𝐆𝐫𝐚𝐩𝐞@RealGrapedrop
So you have super powers now. They call it vibe coding. Talk to a machine, get an app. GitHub is already blowing up with projects built this way.
But here's the question nobody is asking. How good is it?
I'm a senior architect at one of the largest software companies on the planet. I architect things, and advise teams. I also dive deep into the weeds. And I can tell you that now writing code by vibing is the easy part. The hard part is knowing what to build and why. You need to build with intent. From end to end. If you shortcut this, you end up with a mess that's harder to fix than it was to build.
And when people are screaming it doesn't work, how do you support that? An AI machine built it.
Vibe coding gives you the "how." But without the "what" and "why," you're just generating spaghetti faster.

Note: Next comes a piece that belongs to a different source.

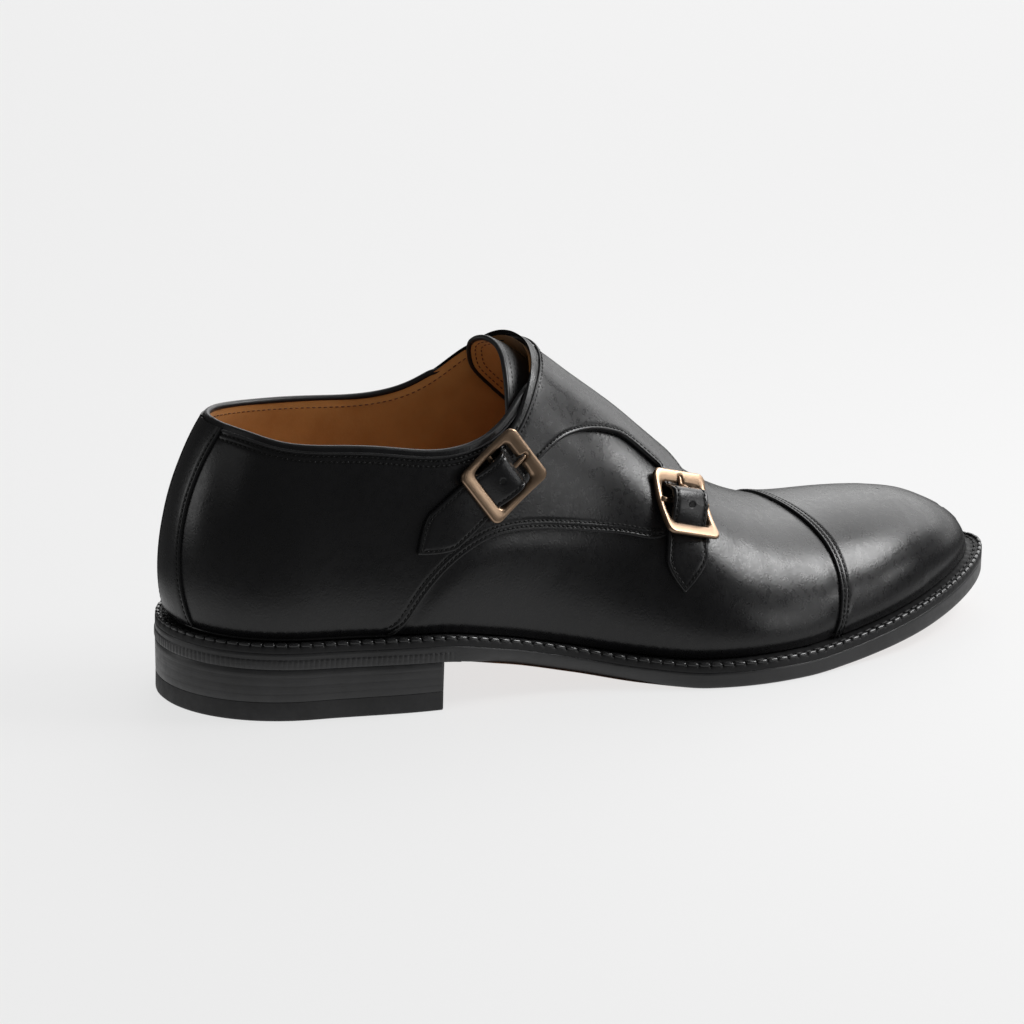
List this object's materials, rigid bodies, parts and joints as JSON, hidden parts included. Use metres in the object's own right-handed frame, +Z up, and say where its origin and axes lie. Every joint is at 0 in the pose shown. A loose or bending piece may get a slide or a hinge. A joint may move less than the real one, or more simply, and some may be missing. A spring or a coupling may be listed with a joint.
{
  "type": "monk strap shoe",
  "caption": "Right dress shoe in black leather with a stitched toe cap, overlapping instep straps with metal buckles, a welted leather sole and a stacked heel.",
  "frame": {"origin": "centre of the shoe's footprint box, on the ground", "axes": "+X from heel to toe, +Y to the inner (medial) side of this right shoe, +Z up"},
  "size_m": [0.3036, 0.109, 0.1121],
  "materials": {
    "black_calf": "smooth satin calf with a fine grain",
    "black_edge": "black waxed edge with wheel marks",
    "black_rubber": "matt",
    "tan_lining": "soft unpolished lining leather",
    "sole_leather": "smooth veg-tanned sole leather",
    "antique_brass": "brushed, darkened brass"
  },
  "bodies": {
    "root": {"outsole": "black_edge", "welt": "black_edge", "heel_stack": "black_edge", "heel_top_piece": "black_rubber", "insole": "tan_lining", "upper": "black_calf", "tongue": "black_calf", "toe_cap": "black_calf", "back_strip": "black_calf", "strap_wing": "black_calf", "buckle_rear": "antique_brass", "prong_rear": "antique_brass", "buckle_tab_rear": "black_calf", "buckle_front": "antique_brass", "prong_front": "antique_brass", "buckle_tab_front": "black_calf"}
  },
  "joints": []
}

So here are four principles I follow on every project. I call it UDIV.
U is for Use Cases:
Before you write a single line, define what the app needs to do. Not how. What. If your app needs to work offline, that changes everything about how you build it. Skip this step and you'll over engineer features nobody asked for.
D is for Design:
Once you know the requirements, choose the patterns that fit them. This is where you draw the boundaries. How does data flow from the database to the screen? What talks to what? A good design prevents the mess before it starts.
I is for Implementation:
Now you write the code. But here's the key. You follow the boundaries you set in Design. No shortcuts. No "I'll fix it later." Even a great design falls apart if people ignore the layers.
V is for Validation:
Test it. Prove it works. If you can't test a feature without spinning up the entire app, your architecture is too tightly coupled. Automated tests catch the bugs that break old features when you add new ones.
Most vibe coders skip straight to I. They talk to the machine, get code, ship it. No use cases. No design. No validation. It works until it doesn't.
The machine is a tool. A powerful one. But a tool without a process is just a faster way to build the wrong thing.
UDIV. Use Cases, Design, Implementation, Validation. That's the flow. Learn it. Your future self will thank you. You're welcome. 🫡
Now give me some cool apps built on XRPL.